• _GOAL_: The listing below holds a line with "for corner, x, side" and a later line with "obj.parent = None". Write out those two lines and every line between them, exactly, and nothing else.

==============================

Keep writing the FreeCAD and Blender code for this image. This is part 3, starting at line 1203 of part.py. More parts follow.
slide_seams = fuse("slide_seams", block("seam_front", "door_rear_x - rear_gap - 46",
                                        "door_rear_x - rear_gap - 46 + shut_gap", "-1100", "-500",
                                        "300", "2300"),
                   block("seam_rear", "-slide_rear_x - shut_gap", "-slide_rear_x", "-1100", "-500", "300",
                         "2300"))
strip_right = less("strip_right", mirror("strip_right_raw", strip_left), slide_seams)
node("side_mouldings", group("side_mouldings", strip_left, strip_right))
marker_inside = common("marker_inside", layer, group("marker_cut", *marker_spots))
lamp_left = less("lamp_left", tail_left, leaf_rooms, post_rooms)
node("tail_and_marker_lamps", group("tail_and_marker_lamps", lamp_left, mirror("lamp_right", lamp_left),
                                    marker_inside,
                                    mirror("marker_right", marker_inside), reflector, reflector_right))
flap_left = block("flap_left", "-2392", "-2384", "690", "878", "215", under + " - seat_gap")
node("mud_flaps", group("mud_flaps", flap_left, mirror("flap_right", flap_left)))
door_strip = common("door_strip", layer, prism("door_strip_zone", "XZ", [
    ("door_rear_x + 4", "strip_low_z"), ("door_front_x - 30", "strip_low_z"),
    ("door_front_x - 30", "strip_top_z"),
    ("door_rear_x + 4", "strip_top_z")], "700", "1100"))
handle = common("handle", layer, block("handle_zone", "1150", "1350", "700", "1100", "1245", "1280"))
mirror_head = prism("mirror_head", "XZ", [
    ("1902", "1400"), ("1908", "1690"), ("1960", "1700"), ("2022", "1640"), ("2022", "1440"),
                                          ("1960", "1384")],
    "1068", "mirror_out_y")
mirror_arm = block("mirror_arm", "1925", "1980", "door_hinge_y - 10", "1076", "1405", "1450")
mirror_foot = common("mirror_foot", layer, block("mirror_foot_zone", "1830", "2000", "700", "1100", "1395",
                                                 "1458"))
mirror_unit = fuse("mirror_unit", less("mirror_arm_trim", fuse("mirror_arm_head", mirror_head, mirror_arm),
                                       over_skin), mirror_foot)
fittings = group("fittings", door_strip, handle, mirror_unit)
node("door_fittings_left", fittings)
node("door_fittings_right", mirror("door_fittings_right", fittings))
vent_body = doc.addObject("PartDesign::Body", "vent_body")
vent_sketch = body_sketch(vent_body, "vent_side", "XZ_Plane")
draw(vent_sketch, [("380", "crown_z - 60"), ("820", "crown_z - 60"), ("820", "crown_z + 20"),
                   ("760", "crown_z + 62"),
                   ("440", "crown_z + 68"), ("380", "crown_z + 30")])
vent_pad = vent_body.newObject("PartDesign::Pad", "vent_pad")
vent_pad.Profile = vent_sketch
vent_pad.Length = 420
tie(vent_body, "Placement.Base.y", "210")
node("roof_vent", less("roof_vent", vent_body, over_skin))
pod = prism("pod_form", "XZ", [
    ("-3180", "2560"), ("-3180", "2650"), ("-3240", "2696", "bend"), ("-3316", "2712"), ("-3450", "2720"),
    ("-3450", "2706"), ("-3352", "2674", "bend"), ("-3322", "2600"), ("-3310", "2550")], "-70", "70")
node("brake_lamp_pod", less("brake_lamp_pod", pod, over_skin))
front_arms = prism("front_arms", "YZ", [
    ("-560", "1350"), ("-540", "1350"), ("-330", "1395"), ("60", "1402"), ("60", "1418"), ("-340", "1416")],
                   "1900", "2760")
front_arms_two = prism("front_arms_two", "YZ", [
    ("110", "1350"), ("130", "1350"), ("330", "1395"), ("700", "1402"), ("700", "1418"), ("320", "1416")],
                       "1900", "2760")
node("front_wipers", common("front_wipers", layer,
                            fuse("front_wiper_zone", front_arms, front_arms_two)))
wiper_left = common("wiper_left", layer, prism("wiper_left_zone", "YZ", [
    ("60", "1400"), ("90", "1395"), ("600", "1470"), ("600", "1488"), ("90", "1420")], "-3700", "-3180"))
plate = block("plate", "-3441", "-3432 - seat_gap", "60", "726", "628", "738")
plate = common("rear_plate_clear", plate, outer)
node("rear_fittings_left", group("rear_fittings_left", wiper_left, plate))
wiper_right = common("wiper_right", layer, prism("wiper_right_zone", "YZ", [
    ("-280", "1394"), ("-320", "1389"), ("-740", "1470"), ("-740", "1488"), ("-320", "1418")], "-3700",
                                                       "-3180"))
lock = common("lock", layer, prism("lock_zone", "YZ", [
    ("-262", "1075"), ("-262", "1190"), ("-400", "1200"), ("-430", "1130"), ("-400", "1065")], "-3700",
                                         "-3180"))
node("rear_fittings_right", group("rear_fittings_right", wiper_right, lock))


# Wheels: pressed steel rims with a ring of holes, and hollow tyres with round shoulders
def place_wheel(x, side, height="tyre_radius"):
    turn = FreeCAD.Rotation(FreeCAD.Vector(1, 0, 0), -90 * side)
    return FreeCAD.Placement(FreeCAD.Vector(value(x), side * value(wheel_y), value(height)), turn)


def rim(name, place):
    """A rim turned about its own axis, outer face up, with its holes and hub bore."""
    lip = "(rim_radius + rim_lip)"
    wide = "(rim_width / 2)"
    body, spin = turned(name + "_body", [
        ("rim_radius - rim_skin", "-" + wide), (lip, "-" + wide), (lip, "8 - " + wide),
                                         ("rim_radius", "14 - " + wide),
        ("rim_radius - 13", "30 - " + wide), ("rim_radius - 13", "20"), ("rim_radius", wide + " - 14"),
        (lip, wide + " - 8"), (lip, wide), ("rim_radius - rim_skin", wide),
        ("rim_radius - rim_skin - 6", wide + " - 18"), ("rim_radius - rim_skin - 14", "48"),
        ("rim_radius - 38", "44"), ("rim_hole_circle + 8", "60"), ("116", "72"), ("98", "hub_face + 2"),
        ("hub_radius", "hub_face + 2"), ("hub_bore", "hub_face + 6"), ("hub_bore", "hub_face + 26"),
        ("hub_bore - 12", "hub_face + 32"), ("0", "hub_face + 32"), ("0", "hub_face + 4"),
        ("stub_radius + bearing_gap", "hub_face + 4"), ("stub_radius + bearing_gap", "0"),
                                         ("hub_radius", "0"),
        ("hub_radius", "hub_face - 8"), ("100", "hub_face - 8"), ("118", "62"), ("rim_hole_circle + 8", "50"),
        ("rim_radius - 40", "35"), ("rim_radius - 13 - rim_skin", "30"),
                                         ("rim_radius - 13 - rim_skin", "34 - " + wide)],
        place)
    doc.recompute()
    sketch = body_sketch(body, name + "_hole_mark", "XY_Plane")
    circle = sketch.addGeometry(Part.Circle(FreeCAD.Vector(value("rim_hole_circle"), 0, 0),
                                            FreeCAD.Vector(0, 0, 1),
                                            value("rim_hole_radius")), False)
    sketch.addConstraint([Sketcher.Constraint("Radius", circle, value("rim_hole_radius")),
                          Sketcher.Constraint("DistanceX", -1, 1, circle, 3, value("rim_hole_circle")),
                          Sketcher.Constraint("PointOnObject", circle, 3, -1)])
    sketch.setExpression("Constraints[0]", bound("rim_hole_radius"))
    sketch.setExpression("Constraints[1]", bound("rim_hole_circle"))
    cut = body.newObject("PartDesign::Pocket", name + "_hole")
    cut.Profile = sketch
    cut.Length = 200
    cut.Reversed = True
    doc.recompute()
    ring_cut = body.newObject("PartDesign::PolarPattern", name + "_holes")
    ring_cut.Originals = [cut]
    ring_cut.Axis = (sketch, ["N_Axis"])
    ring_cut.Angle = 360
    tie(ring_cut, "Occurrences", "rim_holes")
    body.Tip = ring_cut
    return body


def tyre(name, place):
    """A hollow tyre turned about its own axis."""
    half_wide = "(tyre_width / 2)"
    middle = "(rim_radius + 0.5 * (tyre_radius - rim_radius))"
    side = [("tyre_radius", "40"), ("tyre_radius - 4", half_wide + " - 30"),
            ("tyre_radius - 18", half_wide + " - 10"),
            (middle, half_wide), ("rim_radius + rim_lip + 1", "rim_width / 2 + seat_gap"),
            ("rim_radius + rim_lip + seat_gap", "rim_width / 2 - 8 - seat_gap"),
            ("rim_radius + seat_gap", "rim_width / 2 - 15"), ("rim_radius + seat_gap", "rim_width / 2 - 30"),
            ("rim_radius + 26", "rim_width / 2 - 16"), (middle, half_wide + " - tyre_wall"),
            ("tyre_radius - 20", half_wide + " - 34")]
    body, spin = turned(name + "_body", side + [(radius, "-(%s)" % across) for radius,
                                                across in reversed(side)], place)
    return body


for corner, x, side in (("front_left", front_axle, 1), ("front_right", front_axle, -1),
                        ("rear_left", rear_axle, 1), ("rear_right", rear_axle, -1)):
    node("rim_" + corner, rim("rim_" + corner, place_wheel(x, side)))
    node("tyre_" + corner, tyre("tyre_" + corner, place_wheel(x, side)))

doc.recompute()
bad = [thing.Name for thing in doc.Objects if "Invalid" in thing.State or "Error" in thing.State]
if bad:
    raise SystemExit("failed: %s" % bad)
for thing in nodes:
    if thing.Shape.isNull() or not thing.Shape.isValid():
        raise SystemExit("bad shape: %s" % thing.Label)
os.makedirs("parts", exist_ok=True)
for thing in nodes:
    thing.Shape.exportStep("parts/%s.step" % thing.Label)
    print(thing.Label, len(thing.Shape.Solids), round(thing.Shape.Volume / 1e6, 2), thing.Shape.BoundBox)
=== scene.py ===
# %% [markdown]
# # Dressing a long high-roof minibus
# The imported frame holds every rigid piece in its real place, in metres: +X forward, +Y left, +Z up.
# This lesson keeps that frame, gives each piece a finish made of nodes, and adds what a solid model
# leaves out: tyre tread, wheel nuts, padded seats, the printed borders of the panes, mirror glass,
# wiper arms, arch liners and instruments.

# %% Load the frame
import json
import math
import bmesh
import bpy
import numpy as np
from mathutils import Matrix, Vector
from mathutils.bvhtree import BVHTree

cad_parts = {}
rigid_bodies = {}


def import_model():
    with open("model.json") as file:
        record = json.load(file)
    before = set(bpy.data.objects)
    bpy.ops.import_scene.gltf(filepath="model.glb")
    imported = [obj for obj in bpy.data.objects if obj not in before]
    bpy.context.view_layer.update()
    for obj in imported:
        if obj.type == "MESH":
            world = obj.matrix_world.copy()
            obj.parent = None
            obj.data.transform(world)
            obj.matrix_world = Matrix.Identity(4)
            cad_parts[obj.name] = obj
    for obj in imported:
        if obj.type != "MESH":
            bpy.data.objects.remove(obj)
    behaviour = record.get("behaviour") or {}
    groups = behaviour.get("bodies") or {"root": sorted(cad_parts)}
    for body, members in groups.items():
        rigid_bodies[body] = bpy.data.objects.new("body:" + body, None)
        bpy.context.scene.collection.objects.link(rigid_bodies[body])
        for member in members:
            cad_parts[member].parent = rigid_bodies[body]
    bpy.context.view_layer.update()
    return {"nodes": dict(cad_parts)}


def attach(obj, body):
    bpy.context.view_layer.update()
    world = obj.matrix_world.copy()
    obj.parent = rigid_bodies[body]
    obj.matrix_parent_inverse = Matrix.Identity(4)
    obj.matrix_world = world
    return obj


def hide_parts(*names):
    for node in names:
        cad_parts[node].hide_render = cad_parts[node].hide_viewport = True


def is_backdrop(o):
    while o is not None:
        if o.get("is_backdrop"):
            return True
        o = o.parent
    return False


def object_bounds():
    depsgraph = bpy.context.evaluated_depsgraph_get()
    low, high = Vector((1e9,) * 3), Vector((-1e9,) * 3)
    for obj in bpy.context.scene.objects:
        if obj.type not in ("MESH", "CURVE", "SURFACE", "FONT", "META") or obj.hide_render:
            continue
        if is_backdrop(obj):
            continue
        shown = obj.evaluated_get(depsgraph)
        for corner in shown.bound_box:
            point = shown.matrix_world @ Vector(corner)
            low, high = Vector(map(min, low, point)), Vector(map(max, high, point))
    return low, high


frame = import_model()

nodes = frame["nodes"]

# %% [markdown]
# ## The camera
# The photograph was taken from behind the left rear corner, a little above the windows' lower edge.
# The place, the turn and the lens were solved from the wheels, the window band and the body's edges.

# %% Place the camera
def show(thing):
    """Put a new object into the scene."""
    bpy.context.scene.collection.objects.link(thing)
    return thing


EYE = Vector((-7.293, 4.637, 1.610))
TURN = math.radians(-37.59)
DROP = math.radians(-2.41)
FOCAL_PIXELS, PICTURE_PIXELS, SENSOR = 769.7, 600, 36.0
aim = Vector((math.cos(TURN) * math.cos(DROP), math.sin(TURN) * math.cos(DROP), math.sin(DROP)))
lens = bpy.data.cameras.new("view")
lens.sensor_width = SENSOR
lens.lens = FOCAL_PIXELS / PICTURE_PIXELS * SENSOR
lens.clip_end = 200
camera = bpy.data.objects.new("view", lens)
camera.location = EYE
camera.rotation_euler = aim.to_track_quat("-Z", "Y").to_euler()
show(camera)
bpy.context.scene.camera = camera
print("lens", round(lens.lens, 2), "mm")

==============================

• _RESPONSE TO THIS EXERCISE_:
for corner, x, side in (("front_left", front_axle, 1), ("front_right", front_axle, -1),
                        ("rear_left", rear_axle, 1), ("rear_right", rear_axle, -1)):
    node("rim_" + corner, rim("rim_" + corner, place_wheel(x, side)))
    node("tyre_" + corner, tyre("tyre_" + corner, place_wheel(x, side)))

doc.recompute()
bad = [thing.Name for thing in doc.Objects if "Invalid" in thing.State or "Error" in thing.State]
if bad:
    raise SystemExit("failed: %s" % bad)
for thing in nodes:
    if thing.Shape.isNull() or not thing.Shape.isValid():
        raise SystemExit("bad shape: %s" % thing.Label)
os.makedirs("parts", exist_ok=True)
for thing in nodes:
    thing.Shape.exportStep("parts/%s.step" % thing.Label)
    print(thing.Label, len(thing.Shape.Solids), round(thing.Shape.Volume / 1e6, 2), thing.Shape.BoundBox)
=== scene.py ===
# %% [markdown]
# # Dressing a long high-roof minibus
# The imported frame holds every rigid piece in its real place, in metres: +X forward, +Y left, +Z up.
# This lesson keeps that frame, gives each piece a finish made of nodes, and adds what a solid model
# leaves out: tyre tread, wheel nuts, padded seats, the printed borders of the panes, mirror glass,
# wiper arms, arch liners and instruments.

# %% Load the frame
import json
import math
import bmesh
import bpy
import numpy as np
from mathutils import Matrix, Vector
from mathutils.bvhtree import BVHTree

cad_parts = {}
rigid_bodies = {}


def import_model():
    with open("model.json") as file:
        record = json.load(file)
    before = set(bpy.data.objects)
    bpy.ops.import_scene.gltf(filepath="model.glb")
    imported = [obj for obj in bpy.data.objects if obj not in before]
    bpy.context.view_layer.update()
    for obj in imported:
        if obj.type == "MESH":
            world = obj.matrix_world.copy()
            obj.parent = None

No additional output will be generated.